When he offered his resignation to the magazine’s editors, “I was sort of hoping for, ‘Well, let’s think about it,’ ” Buckley said. “But to paraphrase Ronald Reagan, I didn’t leave the Republican Party, the Republican Party left me.”

Join the club, Christopher. It will be interesting to watch the GOP shrink to a few nativists, a couple religious nuts, and the Kathryn Jean-Lopez. Oops. That may have been redundant.

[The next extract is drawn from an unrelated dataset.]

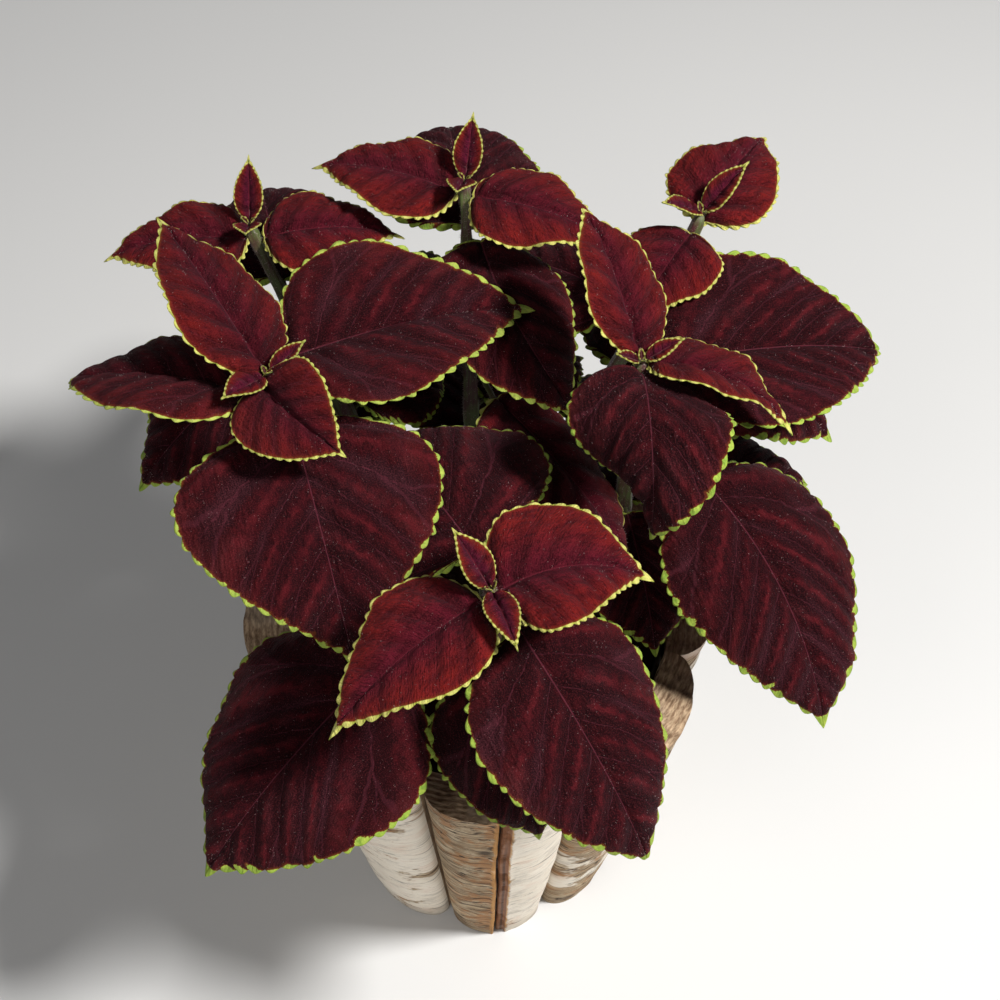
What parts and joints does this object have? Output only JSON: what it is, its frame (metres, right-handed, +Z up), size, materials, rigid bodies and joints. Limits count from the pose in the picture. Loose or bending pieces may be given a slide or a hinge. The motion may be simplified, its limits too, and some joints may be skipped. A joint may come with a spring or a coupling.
{
  "type": "potted coleus",
  "caption": "Bushy coleus plant with broad toothed dark red leaves on square stems, rooted in a round tapered planter clad in half-round birch slabs.",
  "frame": {"origin": "centre of the planter's underside, on the surface it stands on", "axes": "+Z up along the planter's axis, -Y towards the front, +X to the right seen from the front"},
  "size_m": [0.3194, 0.3256, 0.37],
  "materials": {
    "liner": "matte",
    "soil": "matte",
    "birch": "matte",
    "leaf": "satin"
  },
  "bodies": {
    "root": {"liner": "liner", "soil": "soil", "birch_slab_1": "birch", "birch_slab_2": "birch", "birch_slab_3": "birch", "birch_slab_4": "birch", "birch_slab_5": "birch", "birch_slab_6": "birch", "birch_slab_7": "birch", "birch_slab_8": "birch", "shoot_front": "leaf", "shoot_left": "leaf", "shoot_right": "leaf", "shoot_back": "leaf", "shoot_back_left": "leaf", "shoot_back_right": "leaf"}
  },
  "joints": []
}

I think it is going to be a while before we hear about the big tent Republican party.

*** Update ***

More here from Buckley:

As for the mail flooding into National Review Online—that’s been running about, oh, 700-to-1 against. In fact, the only thing the Right can’t quite decide is whether I should be boiled in oil or just put up against the wall and shot. Lethal injection would be too painless.


One editor at National Review—a friend of 30 years—emailed me that he thought my opinions “cretinous.”


So, I have been effectively fatwahed (is that how you spell it?) by the conservative movement, and the magazine that my father founded must now distance itself from me. But then, conservatives have always had a bit of trouble with the concept of diversity. The GOP likes to say it’s a big-tent. Looks more like a yurt to me.

While I regret this development, I am not in mourning, for I no longer have any clear idea what, exactly, the modern conservative movement stands for. Eight years of “conservative” government has brought us a doubled national debt, ruinous expansion of entitlement programs, bridges to nowhere, poster boy Jack Abramoff and an ill-premised, ill-waged war conducted by politicians of breathtaking arrogance. As a sideshow, it brought us a truly obscene attempt at federal intervention in the Terry Schiavo case.

So, to paraphrase a real conservative, Ronald Reagan: I haven’t left the Republican Party. It left me.

That bold part sounds familiar.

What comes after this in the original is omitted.